- **Task objective**
Extract the complete listing and repeat it word for word.
╭──
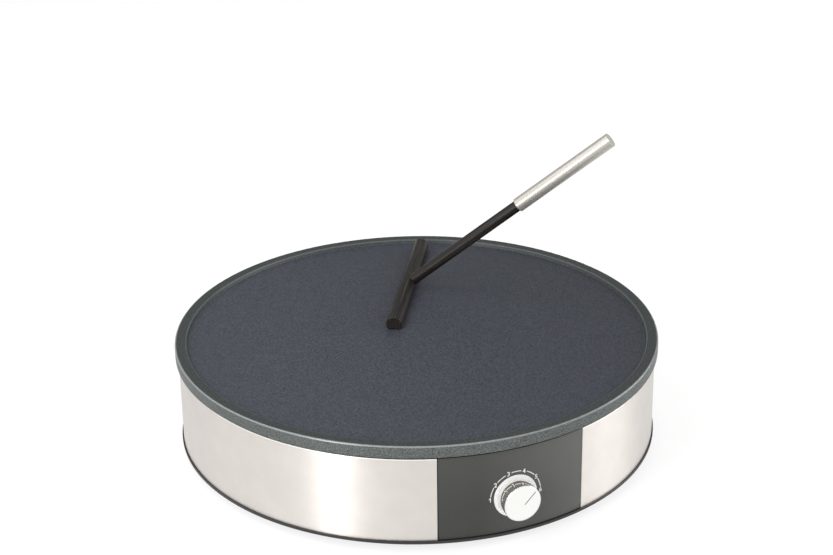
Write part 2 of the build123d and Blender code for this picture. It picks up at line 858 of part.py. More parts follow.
def make_light_ring():
    """The pale light guide round the knob, with a flange and a skirt behind the panel."""
    skirt_inner = ring_flange_radius - ring_skirt_wall
    corners = [
        ((ring_bore, ring_front), ring_bore_edge),
        ((ring_radius, ring_front), ring_edge),
        ((ring_radius, flange_front), 0),
        ((ring_flange_radius, flange_front), 0),
        ((ring_flange_radius, board_front), 0),
        ((skirt_inner, board_front), 0),
        ((skirt_inner, flange_back), 0),
        ((ring_bore, flange_back), 0),
    ]
    points = [point for point, _ in corners]
    outline = FilletPolyline(*points, radius=[edge for _, edge in corners], close=True)
    return KNOB_PLANE * revolve(Plane.XZ * make_face(outline), Axis.Z)


def board_screw_places():
    middle = (pocket_radius + board_radius) / 2
    return [at(middle, azimuth) for azimuth in around(board_screw_count, 180)]


def make_led_board():
    """The ring-shaped circuit board behind the light ring."""
    board = tube(board_radius, board_bore, board_back, board_front)
    for place in board_screw_places():
        board -= disc(board_screw_radius + close_clearance, board_back, board_front, place)
    return KNOB_PLANE * board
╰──
- **Answer**
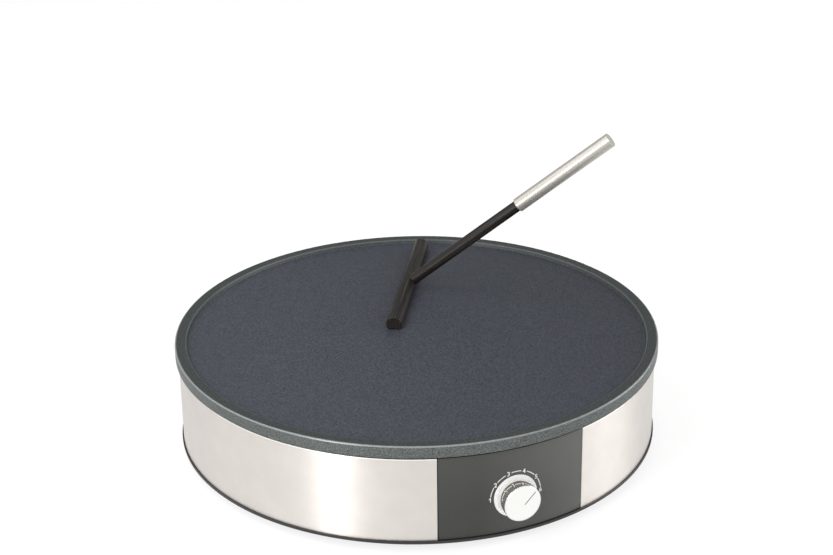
Write part 2 of the build123d and Blender code for this picture. It picks up at line 858 of part.py. More parts follow.
def make_light_ring():
    """The pale light guide round the knob, with a flange and a skirt behind the panel."""
    skirt_inner = ring_flange_radius - ring_skirt_wall
    corners = [
        ((ring_bore, ring_front), ring_bore_edge),
        ((ring_radius, ring_front), ring_edge),
        ((ring_radius, flange_front), 0),
        ((ring_flange_radius, flange_front), 0),
        ((ring_flange_radius, board_front), 0),
        ((skirt_inner, board_front), 0),
        ((skirt_inner, flange_back), 0),
        ((ring_bore, flange_back), 0),
    ]
    points = [point for point, _ in corners]
    outline = FilletPolyline(*points, radius=[edge for _, edge in corners], close=True)
    return KNOB_PLANE * revolve(Plane.XZ * make_face(outline), Axis.Z)


def board_screw_places():
    middle = (pocket_radius + board_radius) / 2
    return [at(middle, azimuth) for azimuth in around(board_screw_count, 180)]


def make_led_board():
    """The ring-shaped circuit board behind the light ring."""
    board = tube(board_radius, board_bore, board_back, board_front)
    for place in board_screw_places():
        board -= disc(board_screw_radius + close_clearance, board_back, board_front, place)
    return KNOB_PLANE * board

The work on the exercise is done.